It is urged by the defendant that the issuing of the injunction forbidding the Union Railway Company to cross the Illinois Central tracks at grade rendered defendant’s guaranty impossible of performance, and was thus a complete defense to plaintiff’s action.' It is'also insisted that as the proof showed that the Union Railway Company was seeking to enter upon Railroad avenue, and was ready and willing, on being permitted so to do, to give plaintiff the spur connection guaranteed by defendant, the jury should have been instructed that the failure to furnish the spur was temporary only. This suggestion last referred to is answered by the consideration that while it may be, as contended, that under the law of Tennessee the Union Railway Company had the right to make the desired crossing of the Illinois Central tracks, and that thus the injunction could not be permanently sustained, yet the injunction had existed for nearly three years before the trial, and, so far as the record shows, without the injunction suit having been brought on for hearing; and while the defendant could not control that situation and was not morally responsible for it, yet so far as the plaintiff was concerned it was a fact which .it had to meet. Did the issuing and continuance of the injunction constitute such vis major as to amount to impossibility .of performance within the law? As said in Dermott v. Jones, 2 Wall. 1, 7 (17 L. Ed. 762):

*421“It is a well-settled rule of law that if a party by his contract charge himself with an obligation possible to be performed, he must make it good, unless its performance is rendered impossible by the act of God, the law, or the other party. Unforeseen difficulties, however great, will not excuse him”—

and as expressed in The Harriman, 9 Wall., at page 172 (19 L. Ed. 629), quoted in Jacksonville, etc., Ry. Co. v. Hooper, 160 U. S. at page 527, 16 Sup. Ct., page 384 (40 L. Ed. 515):

“The principle deducible from the authorities is that, if what is agreed to be done is possible and lawful, it must be done. Difficulty or improbability of accomplishing the undertaking will not avail the defendant. It must be shown that the thing cannot by any means be effected. Nothing short of this will excuse nonperformance.

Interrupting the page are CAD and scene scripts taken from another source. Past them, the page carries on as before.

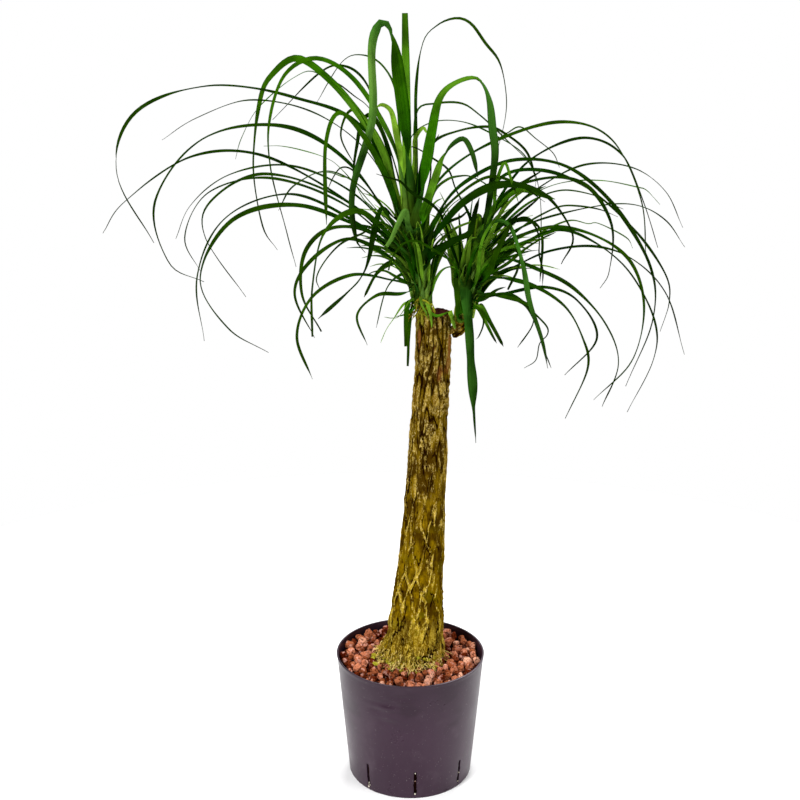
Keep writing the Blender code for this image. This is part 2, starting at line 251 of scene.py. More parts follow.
# %% [markdown]
# Fired clay granules differ from one to the next, from salmon to dark maroon. Each stone stores
# one number, its tone, which picks its colour. Fine pores come from a bump, and their hollows
# are painted near black as shade.

# %% Clay
CLAY_TONES = (
    (0.00, (0.090, 0.010, 0.001)),
    (0.22, (0.150, 0.026, 0.007)),
    (0.48, (0.340, 0.095, 0.034)),
    (0.72, (0.660, 0.230, 0.120)),
    (0.90, (0.840, 0.450, 0.300)),
    (1.00, (0.800, 0.740, 0.600)),
)
PORE_SHADE, CLAY_BLOOM = (0.030, 0.002, 0.0002), (0.74, 0.39, 0.31)
CLAY_SHADE = (0.006, 0.002, 0.002), (0.028, 0.009, 0.006)


def clay_finish():
    f = Finish("fired_clay", 0.9, 0.0)
    pores = f.grain(310, 6, 0.75)
    colour = f.ramp(f.stored("tone"), *CLAY_TONES)
    # Painted shade: the hollows of the pores are painted near black.
    colour = f.mix(f.step(pores, 0.40, 0.53, 0.92, 0.0), colour, PORE_SHADE)
    colour = f.mix(f.step(f.grain(150, 4, 0.6), 0.54, 0.66, 0.0, 0.65), colour, CLAY_BLOOM)
    return f.paint(colour, pores, 1.0, 1.8 * MM)


# Painted shade: the clay under the stones is painted near black, as it lies in shade.
def shade_clay_paint():
    f = Finish("clay_in_shade", 0.95, 0.0)
    return f.paint(f.mix(f.grain(90, 4), *CLAY_SHADE))


CLAY = clay_finish()
CLAY_BELOW = shade_clay_paint()

# %% [markdown]
# The bark carries ragged, raised strands round long hollow leaf scars lower down, and narrow
# upright fissures higher up. The mesh stores how high each point stands ("crest") and how deep
# its cracks are ("crack"). The finish paints pale straw on the crests, olive or brown in the
# scars, and near black painted shade in the cracks and in small pits. Moss and bright flecks turn
# the foot yellow-green, and the upper part is browner, with some rust. The foot is painted paler,
# partly its own pale straw and partly painted light where the lamps reach it less, and its
# upright folds get painted shade in their creases and painted highlights on their ridges.

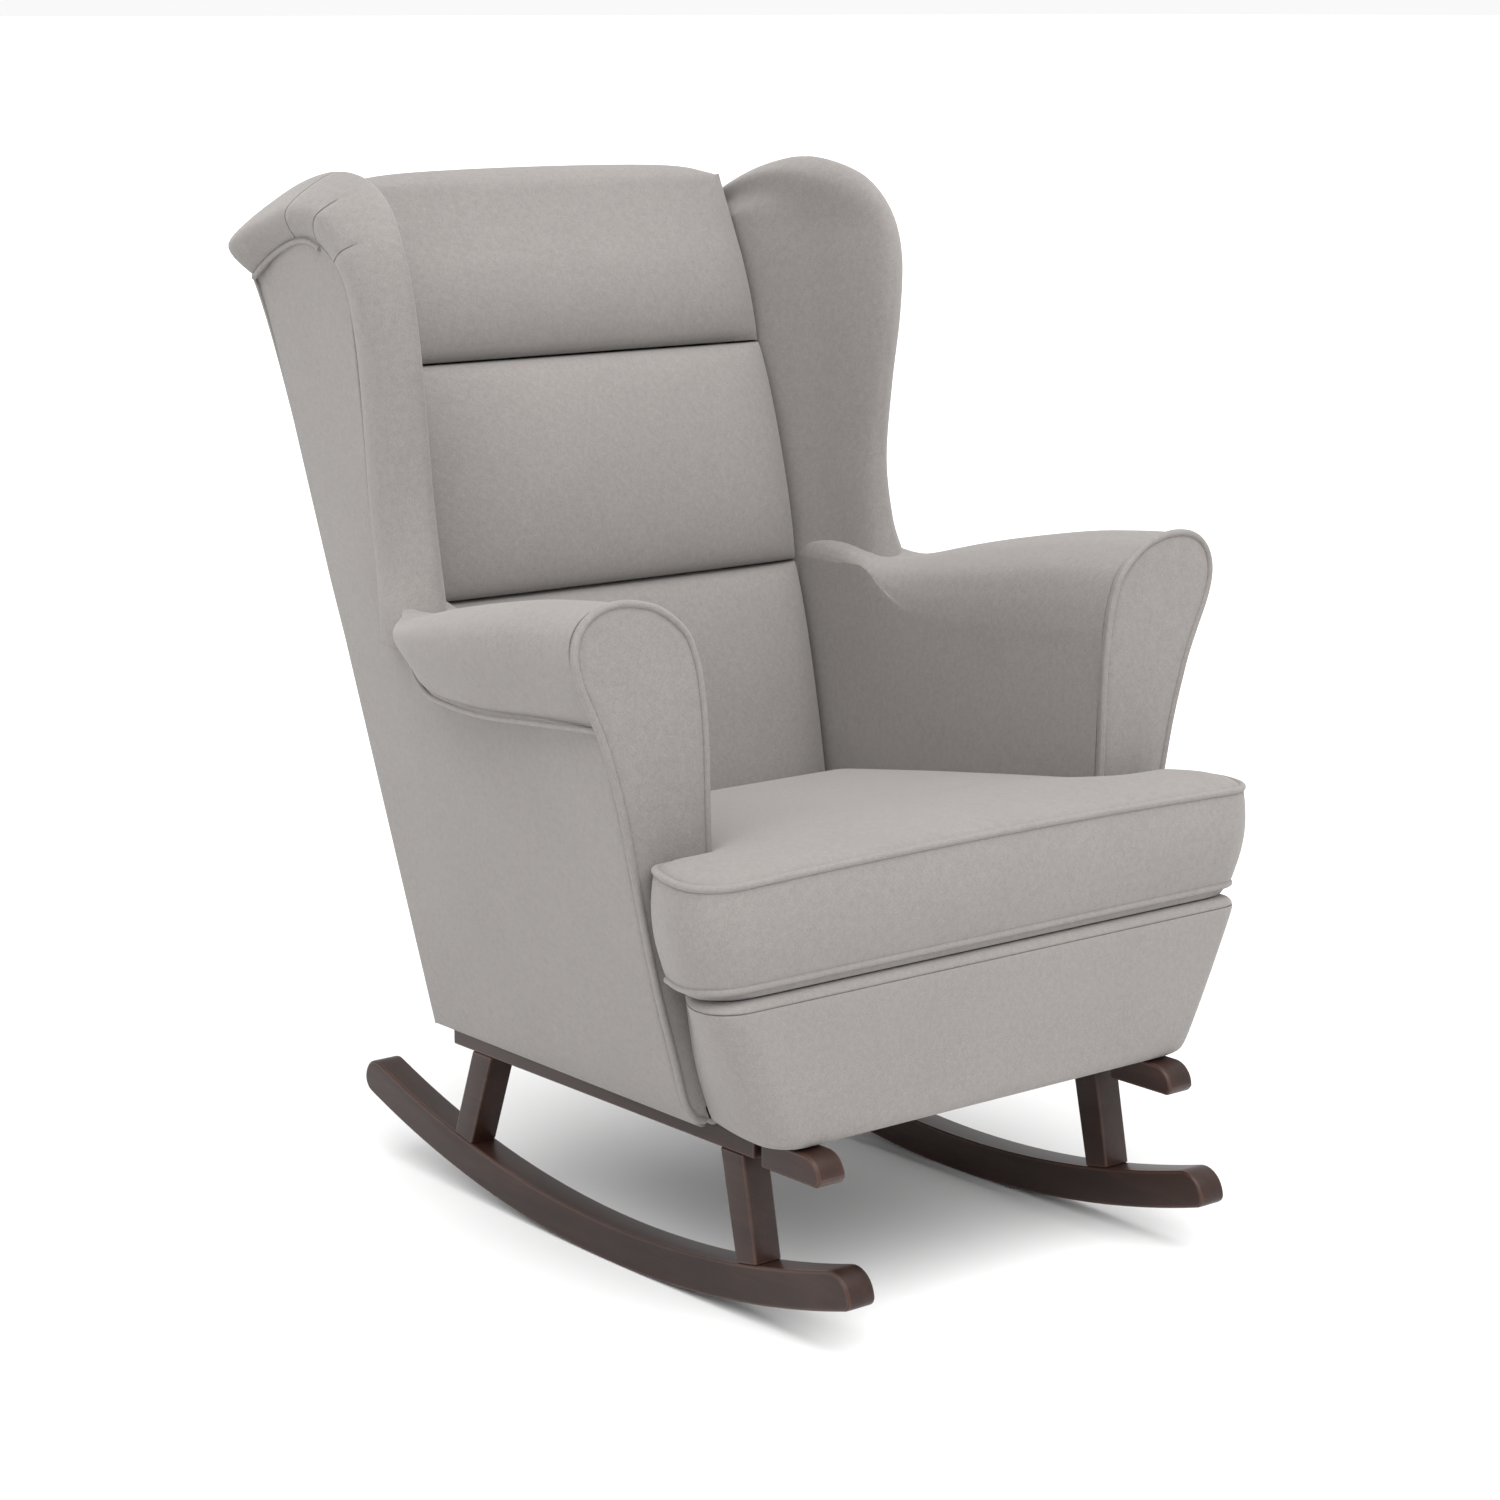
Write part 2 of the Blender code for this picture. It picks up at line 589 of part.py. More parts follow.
def apron_line(z, depth, setback=0.0, rear=APRON_REAR):
    """Plan line of the border at one height, a given depth inside its face."""
    half = interpolate(APRON_LEVELS, z) - depth
    rear_half = interpolate(APRON_LEVELS, z, 2) - depth
    radius = max(APRON_CORNER - depth, 0.010)
    return u_line(half, rear_half, APRON_FRONT + setback + depth, rear, radius)


def make_apron():
    """Padded front border on its bent board, both ending below the loose cushion."""
    rings = []
    for z, half, rear_half, setback in APRON_LEVELS:
        plan = apron_line(z, 0.0, setback) + apron_line(z, APRON_PAD)[::-1]
        rings.append([(x, y, min(z, deck_z(y) - 0.004)) for x, y in plan])
    loft("front_apron", rings, "grey_cloth")
    face = APRON_PAD + BOARD_CLEARANCE
    rings = []
    for z in (0.245, 0.290, 0.312):
        plan = apron_line(z, face, rear=BOARD_REAR)
        plan += apron_line(z, face + APRON_BOARD, rear=BOARD_REAR)[::-1]
        rings.append([(x, y, min(z, frame_top(y))) for x, y in plan])
    loft("apron_board", rings, "plywood")


# heights of the cushion's rings above the deck and how far each lies inside the widest one
CUSHION_LEVELS = [(0.0, 0.030), (0.004, 0.018), (0.012, 0.010), (0.048, 0.0), (0.084, 0.002),
                  (0.093, 0.006), (0.098, 0.014)]
CUSHION_TOP = 0.119
CROWN_INSET = 0.060         # how far the crown's flat top lies inside the outline
CUSHION_FRONT = -0.285
CUSHION_HALF = 0.351
CUSHION_EAR = 0.300         # half width where the ears meet the arms
CUSHION_REAR = 0.220
CUSHION_CORNER = 0.045


def cushion_plan(inset):
    """T-shaped outline: ears in front of the arms, body between them."""
    ear_rear = FRONT_PLANE - 0.0025 - 0.4 * inset
    narrow = INNER_X - 0.003 - 0.3 * inset
    rear = CUSHION_REAR - inset
    radius = max(CUSHION_CORNER - inset, 0.010)
    ear = u_line(CUSHION_HALF - inset, CUSHION_EAR - inset, CUSHION_FRONT + inset, ear_rear, radius)
    line = [(0.10, rear), (narrow - 0.02, rear), (narrow, rear - 0.02), (narrow, 0.03),
            (narrow, ear_rear), *ear[:len(ear) // 2], (0.10, CUSHION_FRONT + inset)]
    return line + [(-x, y) for x, y in reversed(line)]


def make_cushion():
    """Loose seat cushion, sheared to lie along the sloping deck, with a crowned top."""
    rings = []
    for height, inset in CUSHION_LEVELS:
        rings.append([(x, y, deck_z(y) + GAP + height) for x, y in cushion_plan(inset)])
    rings.append([(x, y, deck_z(y) + GAP + CUSHION_TOP) for x, y in cushion_plan(CROWN_INSET)])
    loft("seat_cushion", rings, "grey_cloth")


# ---------------------------------------------------------------- assembly
for leftover in list(bpy.data.objects):
    bpy.data.objects.remove(leftover, do_unlink=True)
chair_frame = bpy.data.objects.new("chair_frame", None)
chair_frame.location = (0.0, CONTACT_Y, 0.0)
bpy.context.collection.objects.link(chair_frame)

both_sides(make_base)
both_sides(make_side_rail)
make_seat_frame()
for spring_number, spring_x in enumerate(SPRING_PLACES, start=1):
    make_spring(spring_number, spring_x)
make_deck()
both_sides(make_post)
make_back_rails()
both_sides(make_side_boards)
both_sides(make_arm)
both_sides(make_wing)
make_pillows()
make_outer_back()
make_apron()
make_cushion()
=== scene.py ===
"""Looks of the upholstered wing-back rocking chair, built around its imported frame.

Every piece is modelled in the chair's own coordinates: x = 0 is the plane of symmetry, +X is the
sitter's left, -Y is the front, z = 0 the floor and y = 0 the line where the runners touch it.
"""
import json
import math

import bmesh
import bpy
import numpy as np
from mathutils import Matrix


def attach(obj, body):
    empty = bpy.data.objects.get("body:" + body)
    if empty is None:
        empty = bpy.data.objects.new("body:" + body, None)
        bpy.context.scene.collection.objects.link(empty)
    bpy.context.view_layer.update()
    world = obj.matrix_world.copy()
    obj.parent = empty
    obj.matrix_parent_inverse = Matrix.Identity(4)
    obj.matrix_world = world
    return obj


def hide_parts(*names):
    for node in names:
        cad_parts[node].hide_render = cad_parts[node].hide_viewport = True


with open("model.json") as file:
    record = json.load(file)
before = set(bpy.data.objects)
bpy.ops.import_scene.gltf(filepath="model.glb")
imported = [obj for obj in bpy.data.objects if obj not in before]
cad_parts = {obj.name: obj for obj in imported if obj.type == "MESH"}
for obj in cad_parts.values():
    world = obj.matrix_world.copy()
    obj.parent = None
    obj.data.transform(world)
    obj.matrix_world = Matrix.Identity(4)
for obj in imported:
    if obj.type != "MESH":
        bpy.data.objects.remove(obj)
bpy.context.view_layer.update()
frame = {"nodes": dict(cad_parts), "record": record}

SOLE = next(m for m in frame["record"]["mounts"] if m["name"] == "left_runner_sole")
CONTACT_Y = SOLE["pos_m"][1]

# ---------------------------------------------------------------- camera, measured from the chair
CAMERA_PLACE = (-2.187, -2.6145, 1.1751)
CAMERA_DOWN = 11.706         # degrees below level
CAMERA_TURN = 39.077         # degrees from straight ahead towards +X
CAMERA_LENS = 86.06          # millimetres
SENSOR_WIDTH = 36.0          # millimetres


def make_camera():
    """The camera that sees the chair as the photograph does."""
    data = bpy.data.cameras.new("camera")
    data.lens = CAMERA_LENS
    data.sensor_width = SENSOR_WIDTH
    camera = bpy.data.objects.new("camera", data)
    x, y, z = CAMERA_PLACE
    camera.location = (x, y + CONTACT_Y, z)
    camera.rotation_euler = (math.radians(90 - CAMERA_DOWN), 0.0, -math.radians(CAMERA_TURN))
    bpy.context.scene.collection.objects.link(camera)
    bpy.context.scene.camera = camera


# ---------------------------------------------------------------- numbers the chair is drawn from
FRONT_PLANE = -0.165         # front faces of the arms
INNER_X = 0.2455             # inner faces of the arms
BACK_HALF = 0.2412           # half width of the inner back
DECK_FRONT = 0.331           # height of the deck at the front border
DECK_SLOPE = 0.108
APRON_FRONT = -0.286
REAR_FOOT = 0.283            # y of the rear face at the foot of the upholstery
REAR_LEAN = 0.24
REAR_HALF = 0.244            # half width of the rear face at the same height
REAR_SPREAD = 0.0965
COVER_FOOT = 0.174           # height of the foot of the upholstery
SEAM_LOW = 0.597             # heights of the channels between the back pillows
SEAM_HIGH = 0.826
BACK_LOW, BACK_HIGH = 0.300, 1.001
PIPING = 0.0034              # radius of the piping cord in its cloth

# height, half width of the side at the front of the arms
FLARE = [(0.175, 0.250), (0.198, 0.268), (0.247, 0.284), (0.326, 0.306), (0.419, 0.327),
         (0.483, 0.341), (0.537, 0.355), (0.606, 0.370), (0.680, 0.376), (0.773, 0.376),
         (0.886, 0.379), (0.944, 0.386), (1.0, 0.390)]
# lines of the arm, y and height (ridge, crease) or y and half width (outer)
ARM_RIDGE = [(-0.165, 0.669), (-0.079, 0.662), (0.010, 0.648), (0.116, 0.626), (0.165, 0.6130),
             (0.190, 0.6095), (0.205, 0.6130), (0.225, 0.6220), (0.300, 0.6280)]
ARM_OUTER = [(-0.165, 0.392), (-0.060, 0.389), (0.050, 0.383), (0.120, 0.374), (0.165, 0.360),
             (0.190, 0.342), (0.206, 0.324), (0.235, 0.306), (0.300, 0.296)]
ARM_CREASE = [(-0.165, 0.560), (-0.058, 0.551), (0.043, 0.544), (0.110, 0.546), (0.150, 0.557),
              (0.180, 0.580), (0.205, 0.592), (0.300, 0.592)]
# height, y of the inner back at its channels and edges
BACK_EDGE = [(BACK_LOW, 0.236), (0.370, 0.248), (SEAM_LOW, 0.295), (SEAM_HIGH, 0.357),
             (BACK_HIGH, 0.428)]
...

The answer to the objection of hardship in all such cases is that it might have been guarded against by a proper stipulation. It is the province of courts to enforce contracts — not to make or modify them. When there is neither fraud, accident, nor mistake, the exercise of dispensing power is not a judicial function.”

See, also, Northern Pacific Ry. Co. v. American Trading Co., 195 U. S. 439, 466, 25 Sup. Ct. 84, 49 L. Ed. 269; Lima Locomotive & Mach. Co. v. National Steel Castings Co. (C. C. A., 6th Circuit) 155 Fed. 77, 83 C. C. A. 593, 11 L. R. A. (N. S.) 713.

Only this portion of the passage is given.